**Work to complete**
From the first line of the data below, copy each line up to the one containing "round the insert.", and include that line too.

**Data excerpt**

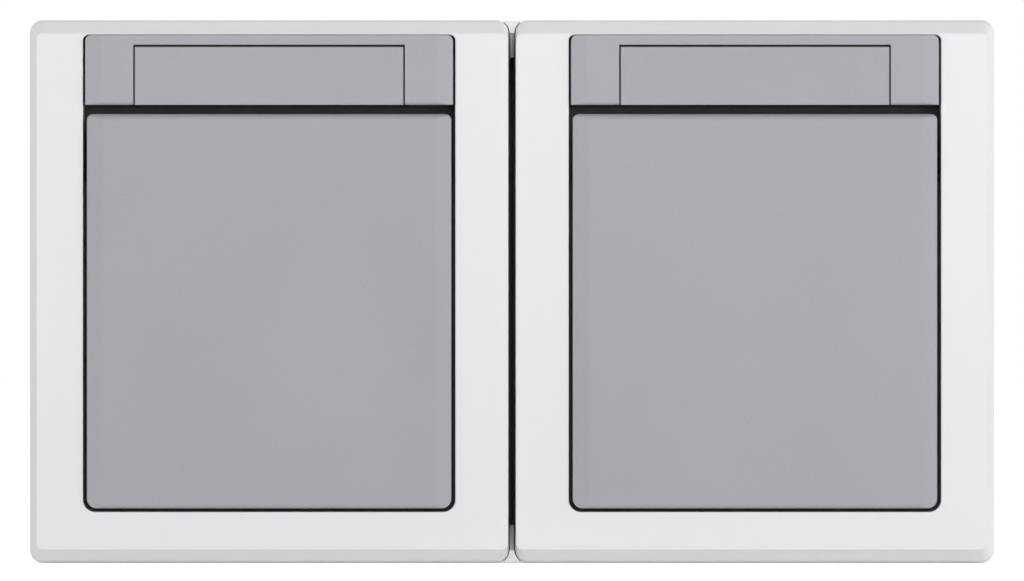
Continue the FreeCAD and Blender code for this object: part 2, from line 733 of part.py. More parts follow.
def make_frame(name, across, outer):
    """Frame: a moulded shell with bevelled edges, open at the back, round the insert.

    outer is the side away from the groove. The bevel beside the groove is the narrow one.
    """
    body = new_body(name, across)
    bevel_start = "front_depth - bevel_depth"
    outline = ("frame_width", "frame_height")
    side_end = "(%s - frame_side_rise)" % bevel_start
    block = Drawing(body, "front", frame_back).round_box("0", "0", *outline, "frame_corner")
    add(body, block, "%s - %s" % (side_end, frame_back))
    low = Drawing(body, "front", side_end).round_box("0", "0", *outline, "frame_corner")
    middle = Drawing(body, "front", bevel_start).round_box(
        "0 %s (bevel_groove / 2 - frame_side_inset) / 2" % outer,
        "0",
        "frame_width - frame_side_inset - bevel_groove / 2",
        "frame_height - 2 * frame_side_inset",
        "frame_corner - frame_side_inset",
    )
    high = Drawing(body, "front", "front_depth").round_box(
        "0 %s (bevel_groove - bevel_side) / 2" % outer,
        "0",
        "frame_width - bevel_side - bevel_groove",
        "frame_height - 2 * bevel_upright",
        "bevel_corner",
    )
    taper(body, low, middle, high)

    hollow = Drawing(body, "front", "front_depth - frame_face")
    hollow.round_box(
        "0",
        "0",
        "frame_width - 2 * frame_wall",
        "frame_height - 2 * frame_wall",
        "frame_corner / 2",
    )
    cut(body, hollow, "front_depth - frame_face - %s" % frame_back)
    opening = ("0", opening_middle, "opening_width", opening_height)
    corners = ("opening_bottom_corner", "opening_top_corner")
    window = Drawing(body, "front", "front_depth").round_box(*opening, *corners)
    cut(body, window, "2 * frame_face")

    skirt_back = "%s + skirt_clearance" % plate_front
    skirt_top = "(%s + opening_top_border / 2)" % opening_top
    skirt_bottom = "(%s - skirt_wall)" % opening_bottom
    skirt = Drawing(body, "front", skirt_back)
    skirt.round_box(
        "0",
        "(%s + %s) / 2" % (skirt_top, skirt_bottom),
        "opening_width + 2 * skirt_wall",
        "%s - %s" % (skirt_top, skirt_bottom),
        "opening_bottom_corner + skirt_wall",
        "opening_top_corner",
    )
    skirt.round_box(*opening, *corners)
    add(body, skirt, "front_depth - frame_face / 2 - (%s)" % skirt_back)

    ledge = Drawing(body, "front", "%s + frame_seal_height" % rim_top)
    ledge.round_box(
        "0", "0", "frame_width - frame_wall", "frame_height - frame_wall", "frame_corner / 2"
    )
    ledge.round_box(
        "0",
        "0",
        "frame_width - 2 * frame_wall - 2 * seal_ledge_width",
        "frame_height - 2 * frame_wall - 2 * seal_ledge_width",
        "frame_corner / 2",
    )
    add(body, ledge, "seal_ledge_height")

    half_width = value("opening_width") / 2
    low_corner = (-half_width, value(opening_bottom))
    high_corner = (half_width, value(opening_top))
    front_edge = at_depth("front_depth")
    round_edges(
        body,
        "frame_edge_round",
        lambda edge: front_edge(edge) and within(edge, low_corner, high_corner),
    )
    return body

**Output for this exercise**
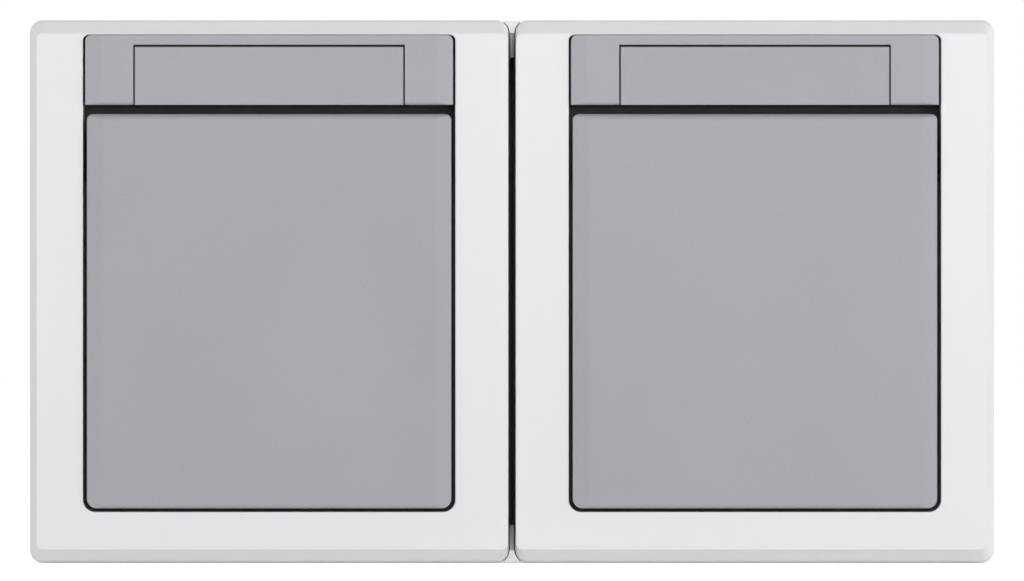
Continue the FreeCAD and Blender code for this object: part 2, from line 733 of part.py. More parts follow.
def make_frame(name, across, outer):
    """Frame: a moulded shell with bevelled edges, open at the back, round the insert.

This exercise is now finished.